Well those men are his family and they wouldn't want him to be anywhere but at your side. My prayers go out to you and your family. You are all about to fight a huge battle. The toughest anyone has to fight. Being a parent and turning your child over to someone elses hands is the most difficult thing in the world and I know everyone of his men will be pulling for you guys and waiting to meet that little girl. Take care

Molly, all our thoughts are with you and your husband, and that darling girl. he is irreplaceable to you both. and his men will understand, they have their own families. So don't you dare do the good army CO's wife's stiff upper lip. oh yes, I know that one. let him come home and comfort you both, and allow yourself to lean on him.

take care of yourself and them. we'll be here, waiting.

LAW

I remember feeling relieved in a way that my husband was the absolute last soldier to leave Iraq, just so I wouldn't have to feel like he'd left anyone behind. But at the same time I was a bit miffed that they left him there and sent the two single guys home :) Deployments are full of conflicting emotions.

And I know what you mean about good Platoon Sergeants. We named our dog after my husband's, that's how big of an impact he had on us...

My husband got out of the active duty Marine Corps mere weeks after returning home from Iraq.

In less than a few months his unit was sent back over and two of his friends were KIA.

I held him as he sobbed in guilt for not being there for them, for failing them.
"I could have done something," he kept saying. "I could have saved them."
Then he said something that made my heart stop, "At least I should have died with them."

As a wife, listening to her husband say that he would rather have died with his Marines than abandoned them, his words filled me with both a sense of honor and of pain.

I thought, "But what about me? He would have left me here all alone. He would have abandoned me. I'm his wife and they're his... Well, they're his what? "
Then it hit me. I finally UNDERSTOOD what those Marines really were to him.

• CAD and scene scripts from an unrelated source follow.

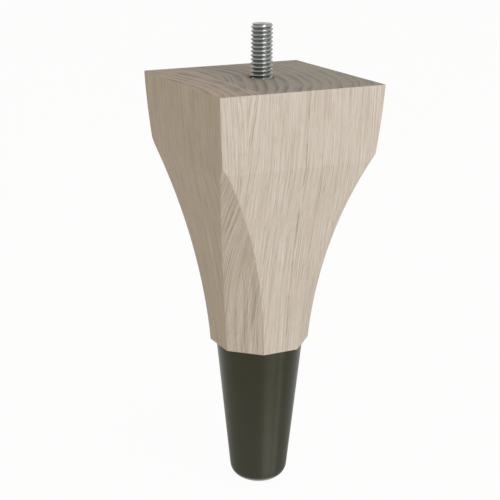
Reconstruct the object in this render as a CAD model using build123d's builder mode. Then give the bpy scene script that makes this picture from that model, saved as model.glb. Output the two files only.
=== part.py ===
from build123d import *
from math import cos, radians, tan
import os

# A tapered wooden furniture foot on a dark metal ferrule, with a stud to screw it on by.
# All sizes are in millimetres. The origin is the centre of the ferrule's underside, which
# the foot stands on, and +Z runs up the axis to the stud.

# The wooden block, glued up from two boards before it was sawn to shape
block_width = 63.5
block_height = 98.3
glue_line_offset = 15.75
crease_depth = 27.1
crease_width = 59.05
side_bow = 0.24
neck_width = 33.85
face_hollow = 1.7
corner_neck_width = 33.7
corner_hollow_radius = 162.0
corner_neck_angle = 4.93
arris_radius = 0.4

# The ferrule, a tapered metal cup under the neck of the block
ferrule_height = 56.1
ferrule_top_diameter = 32.2
ferrule_taper_angle = 6.0
ferrule_edge_radius = 6.15
ferrule_wall = 1.2
ferrule_base = 4.0

# The round spigot turned below the neck, glued into the ferrule
spigot_end_chamfer = 1.5
spigot_end_gap = 1.0
glue_clearance = 0.15

# The hanger bolt: a stud above the wood, a plain shank and a wood screw in it
stud_diameter = 7.94
stud_length = 19.05
stud_chamfer_width = 0.6
stud_chamfer_height = 0.9
shank_undercut = 0.47
shank_length = 12.7
screw_core_diameter = 5.8
screw_length = 31.75
screw_point_length = 7.0

# The stepped hole that the bolt is driven into
mouth_clearance = 0.4
pilot_clearance = 0.1
pilot_extra_depth = 2.0

# Heights where the pieces and the faces meet
neck_z = ferrule_height
top_z = neck_z + block_height
crease_z = top_z - crease_depth
spigot_end_z = ferrule_base + spigot_end_gap


def ferrule_radius(height):
    """The ferrule's outside radius at a height above the floor, with the foot's round left out."""
    return ferrule_top_diameter / 2 - (ferrule_height - height) * tan(radians(ferrule_taper_angle))


def bore_radius(height):
    """The ferrule's inside radius at a height, with the same wall thickness all the way up."""
    return ferrule_radius(height) - ferrule_wall / cos(radians(ferrule_taper_angle))


def spigot_radius(height):
    """The spigot's radius at a height, inside the ferrule and the glue around it."""
    return bore_radius(height) - glue_clearance / cos(radians(ferrule_taper_angle))


# The block from the front: bowed sides down to the crease, then hollow ones
with BuildSketch() as face_outline:
    with BuildLine():
        Line((0, top_z), (block_width / 2, top_z))
        SagittaArc((block_width / 2, top_z), (crease_width / 2, crease_z), side_bow)
        SagittaArc((crease_width / 2, crease_z), (neck_width / 2, neck_z), -face_hollow)
        Line((neck_width / 2, neck_z), (0, neck_z))
        mirror(about=Plane.YZ)
    make_face()

# The block along a diagonal: hollows that start at the neck and run out at the corners
with BuildSketch() as corner_outline:
    with BuildLine():
        neck_direction = Vector(0, 1).rotate(Axis.Z, -corner_neck_angle)
        past_corner = Axis((block_width, 0), (0, 1))
        hollow = JernArc((corner_neck_width / 2, neck_z), neck_direction, corner_hollow_radius, past_corner)
        waste = Line(hollow @ 1, ((hollow @ 1).X, top_z + block_width))
        Line(waste @ 1, (0, (waste @ 1).Y))
        Line(hollow @ 0, (0, neck_z))
        mirror(about=Plane.YZ)
    make_face()

# The block as glued up and shaped: two face outlines, two corner outlines, then the arrises
with BuildPart() as block:
    with BuildSketch(Plane.XZ):
        add(face_outline.sketch)
    extrude(amount=block_width, both=True)
    with BuildSketch(Plane.YZ):
        add(face_outline.sketch)
    extrude(amount=block_width, both=True, mode=Mode.INTERSECT)
    for side in (1, -1):
        with BuildSketch(Plane(origin=(0, 0, 0), x_dir=(1, side, 0), z_dir=(side, -1, 0))):
            add(corner_outline.sketch)
        extrude(amount=block_width, both=True, mode=Mode.INTERSECT)

    fillet(block.edges(), radius=arris_radius)

    # The spigot is turned to the ferrule's taper, with a chamfer to lead it in
    with BuildSketch(Plane.XZ):
        with BuildLine():
            Polyline(
                (0, neck_z),
                (spigot_radius(neck_z), neck_z),
                (spigot_radius(spigot_end_z + spigot_end_chamfer), spigot_end_z + spigot_end_chamfer),
                (spigot_radius(spigot_end_z) - spigot_end_chamfer, spigot_end_z),
                (0, spigot_end_z),
                close=True,
            )
        make_face()
    revolve(axis=Axis.Z)

    with Locations((0, 0, top_z)):
        CounterBoreHole(
            radius=screw_core_diameter / 2 + pilot_clearance,
            counter_bore_radius=stud_diameter / 2 + mouth_clearance,
            counter_bore_depth=shank_length,
            depth=shank_length + screw_length + pilot_extra_depth,
        )

# The glue line lies to one side of the axis, so the whole spigot and the bolt's hole are in one board
glue_line = Plane(origin=(-glue_line_offset, 0, 0), z_dir=(1, 0, 0))

with BuildPart() as main_board:
    add(block.part)
    split(bisect_by=glue_line, keep=Keep.TOP)

with BuildPart() as side_board:
    add(block.part)
    split(bisect_by=glue_line, keep=Keep.BOTTOM)

# A cup with a large round at the foot, bored to its own taper and flat at the bottom of the bore
with BuildPart() as ferrule:
    with BuildSketch(Plane.XZ):
        with BuildLine():
            outside = FilletPolyline(
                (0, 0),
                (ferrule_radius(0), 0),
                (ferrule_radius(ferrule_height), ferrule_height),
                radius=ferrule_edge_radius,
            )
            bore = Polyline(
                (0, ferrule_base),
                (bore_radius(ferrule_base), ferrule_base),
                (bore_radius(ferrule_height), ferrule_height),
            )
            Line(outside @ 0, bore @ 0)
            Line(outside @ 1, bore @ 1)
        make_face()
    revolve(axis=Axis.Z)

# The bolt's shank ends on the shoulder inside the wood's hole
shoulder_z = top_z - shank_length
screw_end_z = shoulder_z - screw_length
stud_end_z = top_z + stud_length

with BuildPart() as hanger_bolt:
    with BuildSketch(Plane.XZ):
        with BuildLine():
            Polyline(
                (0, stud_end_z),
                (stud_diameter / 2 - stud_chamfer_width, stud_end_z),
                (stud_diameter / 2, stud_end_z - stud_chamfer_height),
                (stud_diameter / 2, top_z),
                (stud_diameter / 2 - shank_undercut, top_z),
                (stud_diameter / 2 - shank_undercut, shoulder_z),
                (screw_core_diameter / 2, shoulder_z),
                (screw_core_diameter / 2, screw_end_z + screw_point_length),
                (0, screw_end_z),
                close=True,
            )
        make_face()
    revolve(axis=Axis.Z)

os.makedirs("parts", exist_ok=True)

main_board.part.label = "main_board"
side_board.part.label = "side_board"
ferrule.part.label = "ferrule"
hanger_bolt.part.label = "hanger_bolt"

for piece in (main_board, side_board, ferrule, hanger_bolt):
    export_step(piece.part, f"parts/{piece.part.label}.step")
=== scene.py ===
# %% [markdown]
# # A wooden furniture foot with a metal ferrule
# The foot screws under a sofa or a cabinet. A block of pale washed oak, glued up from two boards,
# runs from a square top to an eight-sided neck, and stands in a dark bronze ferrule. A threaded
# stud comes out of the sawn top. The shapes of the wood and the ferrule are right in the
# construction model already, so this lesson gives them their finishes. Only the bolt is modelled
# anew, because its thread is a visible shape.

# %% Load the construction model
import bmesh
import bpy
import math
from mathutils import Matrix, Vector
from types import SimpleNamespace


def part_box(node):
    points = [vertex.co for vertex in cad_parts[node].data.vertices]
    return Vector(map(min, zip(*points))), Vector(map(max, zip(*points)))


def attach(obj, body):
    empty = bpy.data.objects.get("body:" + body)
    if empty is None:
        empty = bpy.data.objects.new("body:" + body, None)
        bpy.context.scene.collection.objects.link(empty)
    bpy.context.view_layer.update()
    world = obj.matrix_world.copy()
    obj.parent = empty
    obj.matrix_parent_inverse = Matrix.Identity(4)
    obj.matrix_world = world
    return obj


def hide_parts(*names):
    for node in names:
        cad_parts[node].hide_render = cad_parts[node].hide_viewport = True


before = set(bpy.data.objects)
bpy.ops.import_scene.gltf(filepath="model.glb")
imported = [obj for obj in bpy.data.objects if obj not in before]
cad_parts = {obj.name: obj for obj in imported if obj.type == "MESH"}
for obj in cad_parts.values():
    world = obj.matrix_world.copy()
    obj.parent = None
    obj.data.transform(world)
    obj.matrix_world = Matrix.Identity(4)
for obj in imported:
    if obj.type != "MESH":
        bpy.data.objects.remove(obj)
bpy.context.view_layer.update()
scene = bpy.context.scene
MM = 0.001
print("nodes:", sorted(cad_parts))

# %% [markdown]
# ## Heights, in millimetres
# The foot stands on the floor at height zero, with its axis on the Z axis. Blender counts in
# metres, but a maker thinks in millimetres, so the patterns and the bolt are laid out in those.
# The main heights could be typed in again. They are read off the construction model instead, so
# that the finishes follow it when it changes.

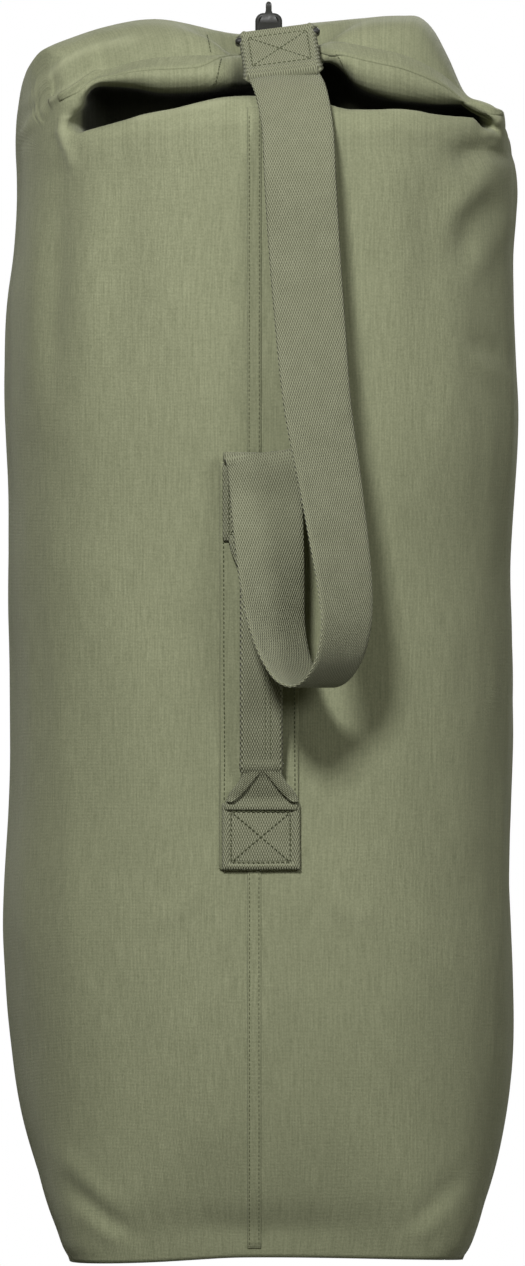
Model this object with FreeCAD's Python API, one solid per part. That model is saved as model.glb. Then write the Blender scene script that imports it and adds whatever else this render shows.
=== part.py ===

Yes, I was his wife, but they were his brothers. While I was home, sleeping in a bed, they were beside him in the mud and muck. While I was eating good meals and watching movies, they were sharing MREs and telling stories of home. While I wrote him letters to tell him of my life back home, he SHARED his life with them. They bled with him, they suffered with him, they were more of him than I was.

I started to cry myself because I had the tiniest glimmer of what filled his senses.

A few weeks later, he reenlisted in the Marine Corps Reserves.

My Mom once asked me if I was jealous that he seemed to care more about his Marines than he cared about me. I had to think about that for a very long time because to the casual obverer that may seem true, but to me and to him, it's not. It's not that he cares more about them than he does me, it's that they share something with him that I don't.

They share the blood and the sweat and the tears and the pain. They can look into each others' eyes and say, "I understand," and know it's true.

I can't do that.

Yes, he loves me very dearly, and he is a wonderful, caring, and generous husband, but when his Marines need him he'll never again be left behind to watch them fall without him.